──────── Provided entries

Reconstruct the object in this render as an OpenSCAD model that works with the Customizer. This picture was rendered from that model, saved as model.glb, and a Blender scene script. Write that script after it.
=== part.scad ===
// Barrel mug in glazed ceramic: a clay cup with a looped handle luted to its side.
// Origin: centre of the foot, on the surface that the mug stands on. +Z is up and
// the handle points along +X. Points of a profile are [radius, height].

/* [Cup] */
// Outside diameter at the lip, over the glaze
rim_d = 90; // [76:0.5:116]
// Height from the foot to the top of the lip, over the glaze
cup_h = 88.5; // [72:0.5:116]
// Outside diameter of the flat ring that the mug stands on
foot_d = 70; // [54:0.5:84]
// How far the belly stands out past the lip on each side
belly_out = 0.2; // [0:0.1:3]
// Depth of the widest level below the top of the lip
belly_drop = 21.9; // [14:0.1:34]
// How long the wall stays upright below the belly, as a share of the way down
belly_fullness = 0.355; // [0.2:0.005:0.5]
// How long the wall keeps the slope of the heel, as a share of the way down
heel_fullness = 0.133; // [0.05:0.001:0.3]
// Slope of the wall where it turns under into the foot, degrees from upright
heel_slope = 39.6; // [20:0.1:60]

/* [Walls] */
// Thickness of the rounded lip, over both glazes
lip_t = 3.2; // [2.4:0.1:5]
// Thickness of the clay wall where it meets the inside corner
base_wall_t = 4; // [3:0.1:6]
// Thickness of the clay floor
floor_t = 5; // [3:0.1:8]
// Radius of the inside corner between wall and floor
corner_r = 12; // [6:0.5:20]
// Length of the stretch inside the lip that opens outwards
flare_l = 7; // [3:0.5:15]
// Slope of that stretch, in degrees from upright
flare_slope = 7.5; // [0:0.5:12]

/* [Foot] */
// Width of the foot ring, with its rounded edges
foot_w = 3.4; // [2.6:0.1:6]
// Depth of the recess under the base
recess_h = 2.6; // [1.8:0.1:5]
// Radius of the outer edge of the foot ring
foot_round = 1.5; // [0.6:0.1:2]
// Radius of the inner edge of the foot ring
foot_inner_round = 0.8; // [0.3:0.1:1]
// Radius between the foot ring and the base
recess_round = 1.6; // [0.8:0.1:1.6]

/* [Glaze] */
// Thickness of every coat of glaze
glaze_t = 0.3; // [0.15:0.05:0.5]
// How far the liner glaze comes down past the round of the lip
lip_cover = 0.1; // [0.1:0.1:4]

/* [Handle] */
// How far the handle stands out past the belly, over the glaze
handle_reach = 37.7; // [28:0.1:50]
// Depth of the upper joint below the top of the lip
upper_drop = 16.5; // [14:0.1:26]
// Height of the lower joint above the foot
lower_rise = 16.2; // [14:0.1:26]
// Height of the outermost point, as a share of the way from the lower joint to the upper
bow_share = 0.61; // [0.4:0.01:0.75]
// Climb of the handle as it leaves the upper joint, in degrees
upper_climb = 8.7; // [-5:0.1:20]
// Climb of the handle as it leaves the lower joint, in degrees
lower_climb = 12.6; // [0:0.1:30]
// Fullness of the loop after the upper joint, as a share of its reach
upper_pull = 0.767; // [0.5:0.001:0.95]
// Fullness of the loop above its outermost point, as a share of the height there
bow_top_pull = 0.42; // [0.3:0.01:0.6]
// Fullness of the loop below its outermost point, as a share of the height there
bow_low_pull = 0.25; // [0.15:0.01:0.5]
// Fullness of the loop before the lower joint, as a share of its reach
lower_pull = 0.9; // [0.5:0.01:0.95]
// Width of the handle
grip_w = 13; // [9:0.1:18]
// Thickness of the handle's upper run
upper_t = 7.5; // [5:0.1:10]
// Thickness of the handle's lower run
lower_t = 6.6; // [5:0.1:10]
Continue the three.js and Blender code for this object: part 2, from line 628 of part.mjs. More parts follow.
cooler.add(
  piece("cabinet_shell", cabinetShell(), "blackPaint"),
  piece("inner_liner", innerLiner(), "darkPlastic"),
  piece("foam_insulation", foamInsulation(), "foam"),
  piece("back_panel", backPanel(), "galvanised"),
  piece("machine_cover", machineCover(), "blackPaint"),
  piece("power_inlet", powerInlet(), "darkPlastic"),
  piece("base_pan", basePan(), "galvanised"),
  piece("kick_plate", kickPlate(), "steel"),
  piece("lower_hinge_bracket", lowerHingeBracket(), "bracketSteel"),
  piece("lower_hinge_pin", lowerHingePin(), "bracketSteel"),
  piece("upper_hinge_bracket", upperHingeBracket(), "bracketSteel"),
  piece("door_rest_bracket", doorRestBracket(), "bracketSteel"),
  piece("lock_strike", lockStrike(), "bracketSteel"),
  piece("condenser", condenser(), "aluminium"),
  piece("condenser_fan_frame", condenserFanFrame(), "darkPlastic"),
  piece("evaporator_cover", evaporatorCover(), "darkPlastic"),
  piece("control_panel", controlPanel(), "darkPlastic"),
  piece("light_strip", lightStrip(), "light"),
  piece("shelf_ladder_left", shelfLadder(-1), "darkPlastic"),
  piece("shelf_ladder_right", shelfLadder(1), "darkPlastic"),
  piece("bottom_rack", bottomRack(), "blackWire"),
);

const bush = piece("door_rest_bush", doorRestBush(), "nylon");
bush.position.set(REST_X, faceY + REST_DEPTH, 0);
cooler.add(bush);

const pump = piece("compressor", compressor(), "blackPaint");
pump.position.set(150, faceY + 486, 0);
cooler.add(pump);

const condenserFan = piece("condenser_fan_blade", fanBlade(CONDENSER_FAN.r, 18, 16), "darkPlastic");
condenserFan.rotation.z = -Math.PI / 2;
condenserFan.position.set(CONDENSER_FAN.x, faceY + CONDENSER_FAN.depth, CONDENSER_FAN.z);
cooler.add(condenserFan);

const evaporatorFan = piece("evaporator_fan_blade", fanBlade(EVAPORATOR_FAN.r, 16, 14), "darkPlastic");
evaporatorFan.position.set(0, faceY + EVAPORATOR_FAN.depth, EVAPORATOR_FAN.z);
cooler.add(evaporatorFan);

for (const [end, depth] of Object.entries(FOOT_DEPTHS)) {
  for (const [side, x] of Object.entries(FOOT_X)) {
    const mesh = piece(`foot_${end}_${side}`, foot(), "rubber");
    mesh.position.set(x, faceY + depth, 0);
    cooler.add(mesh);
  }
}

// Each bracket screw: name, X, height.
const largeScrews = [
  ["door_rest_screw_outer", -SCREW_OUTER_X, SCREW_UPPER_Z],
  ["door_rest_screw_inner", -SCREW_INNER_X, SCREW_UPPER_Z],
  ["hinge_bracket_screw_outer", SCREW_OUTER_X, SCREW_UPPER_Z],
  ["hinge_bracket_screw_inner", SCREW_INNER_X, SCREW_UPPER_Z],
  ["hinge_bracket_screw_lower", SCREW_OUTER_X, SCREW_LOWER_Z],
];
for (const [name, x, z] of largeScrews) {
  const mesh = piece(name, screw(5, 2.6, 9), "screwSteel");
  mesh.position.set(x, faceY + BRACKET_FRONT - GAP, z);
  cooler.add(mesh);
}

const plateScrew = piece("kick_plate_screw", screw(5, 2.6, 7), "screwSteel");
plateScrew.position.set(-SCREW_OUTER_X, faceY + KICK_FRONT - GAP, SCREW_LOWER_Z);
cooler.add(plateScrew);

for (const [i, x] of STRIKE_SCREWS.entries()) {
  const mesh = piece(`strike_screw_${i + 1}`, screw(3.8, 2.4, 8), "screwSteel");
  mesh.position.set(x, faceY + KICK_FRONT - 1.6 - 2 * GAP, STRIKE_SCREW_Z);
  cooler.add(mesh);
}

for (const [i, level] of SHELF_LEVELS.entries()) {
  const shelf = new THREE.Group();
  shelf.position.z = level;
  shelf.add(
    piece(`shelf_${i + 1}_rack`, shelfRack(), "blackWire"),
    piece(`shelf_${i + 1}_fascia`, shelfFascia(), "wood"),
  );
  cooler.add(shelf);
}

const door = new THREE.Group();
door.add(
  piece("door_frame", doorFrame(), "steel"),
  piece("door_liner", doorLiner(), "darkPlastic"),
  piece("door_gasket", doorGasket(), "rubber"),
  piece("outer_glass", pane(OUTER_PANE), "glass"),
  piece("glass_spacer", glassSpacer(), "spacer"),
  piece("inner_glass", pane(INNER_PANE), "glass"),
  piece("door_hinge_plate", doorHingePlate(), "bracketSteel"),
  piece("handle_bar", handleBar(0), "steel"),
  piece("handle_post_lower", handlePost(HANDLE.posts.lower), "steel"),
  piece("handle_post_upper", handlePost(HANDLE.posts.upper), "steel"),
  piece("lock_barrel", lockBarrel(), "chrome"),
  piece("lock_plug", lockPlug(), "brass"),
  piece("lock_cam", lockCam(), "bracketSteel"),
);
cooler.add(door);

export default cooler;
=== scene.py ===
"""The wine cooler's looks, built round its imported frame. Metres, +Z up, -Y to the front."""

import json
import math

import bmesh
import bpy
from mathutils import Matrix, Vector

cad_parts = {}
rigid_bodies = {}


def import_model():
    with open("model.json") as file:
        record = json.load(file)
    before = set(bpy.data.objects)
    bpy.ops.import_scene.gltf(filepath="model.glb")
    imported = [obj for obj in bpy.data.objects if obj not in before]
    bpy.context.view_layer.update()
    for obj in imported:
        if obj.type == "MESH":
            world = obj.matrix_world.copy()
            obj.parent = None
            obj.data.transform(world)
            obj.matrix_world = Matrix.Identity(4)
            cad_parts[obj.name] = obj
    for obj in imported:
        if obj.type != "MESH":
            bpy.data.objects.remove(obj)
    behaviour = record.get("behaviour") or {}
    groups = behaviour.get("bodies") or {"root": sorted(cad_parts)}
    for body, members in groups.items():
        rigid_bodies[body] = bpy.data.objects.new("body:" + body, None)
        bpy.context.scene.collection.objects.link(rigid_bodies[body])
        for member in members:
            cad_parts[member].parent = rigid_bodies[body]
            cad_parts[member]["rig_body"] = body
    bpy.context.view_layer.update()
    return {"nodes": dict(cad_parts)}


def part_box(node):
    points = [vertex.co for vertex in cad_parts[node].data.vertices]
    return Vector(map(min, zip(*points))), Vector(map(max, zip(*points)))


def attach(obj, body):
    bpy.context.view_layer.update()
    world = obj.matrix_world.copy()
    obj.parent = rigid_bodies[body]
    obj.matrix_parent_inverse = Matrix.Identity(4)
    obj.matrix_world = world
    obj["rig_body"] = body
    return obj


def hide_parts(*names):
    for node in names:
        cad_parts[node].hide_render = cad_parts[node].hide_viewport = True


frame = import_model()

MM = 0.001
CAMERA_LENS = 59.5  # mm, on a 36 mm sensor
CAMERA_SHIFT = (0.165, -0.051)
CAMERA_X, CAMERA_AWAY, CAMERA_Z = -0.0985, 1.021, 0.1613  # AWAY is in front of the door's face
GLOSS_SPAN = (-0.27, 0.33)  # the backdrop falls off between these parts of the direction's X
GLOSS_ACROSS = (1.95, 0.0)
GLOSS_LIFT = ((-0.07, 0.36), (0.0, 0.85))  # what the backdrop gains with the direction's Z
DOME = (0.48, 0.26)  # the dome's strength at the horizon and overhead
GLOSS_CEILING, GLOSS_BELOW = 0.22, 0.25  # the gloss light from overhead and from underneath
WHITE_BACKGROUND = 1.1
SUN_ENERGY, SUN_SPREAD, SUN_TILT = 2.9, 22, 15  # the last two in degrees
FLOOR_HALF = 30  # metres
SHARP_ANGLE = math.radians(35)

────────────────

What you are asked to do: Output exactly one stretch of the listing: from the line containing "cooler.add(shelf);" through the line containing "obj.parent = None", both end lines included.

Solution below:
  cooler.add(shelf);
}

const door = new THREE.Group();
door.add(
  piece("door_frame", doorFrame(), "steel"),
  piece("door_liner", doorLiner(), "darkPlastic"),
  piece("door_gasket", doorGasket(), "rubber"),
  piece("outer_glass", pane(OUTER_PANE), "glass"),
  piece("glass_spacer", glassSpacer(), "spacer"),
  piece("inner_glass", pane(INNER_PANE), "glass"),
  piece("door_hinge_plate", doorHingePlate(), "bracketSteel"),
  piece("handle_bar", handleBar(0), "steel"),
  piece("handle_post_lower", handlePost(HANDLE.posts.lower), "steel"),
  piece("handle_post_upper", handlePost(HANDLE.posts.upper), "steel"),
  piece("lock_barrel", lockBarrel(), "chrome"),
  piece("lock_plug", lockPlug(), "brass"),
  piece("lock_cam", lockCam(), "bracketSteel"),
);
cooler.add(door);

export default cooler;
=== scene.py ===
"""The wine cooler's looks, built round its imported frame. Metres, +Z up, -Y to the front."""

import json
import math

import bmesh
import bpy
from mathutils import Matrix, Vector

cad_parts = {}
rigid_bodies = {}


def import_model():
    with open("model.json") as file:
        record = json.load(file)
    before = set(bpy.data.objects)
    bpy.ops.import_scene.gltf(filepath="model.glb")
    imported = [obj for obj in bpy.data.objects if obj not in before]
    bpy.context.view_layer.update()
    for obj in imported:
        if obj.type == "MESH":
            world = obj.matrix_world.copy()
            obj.parent = None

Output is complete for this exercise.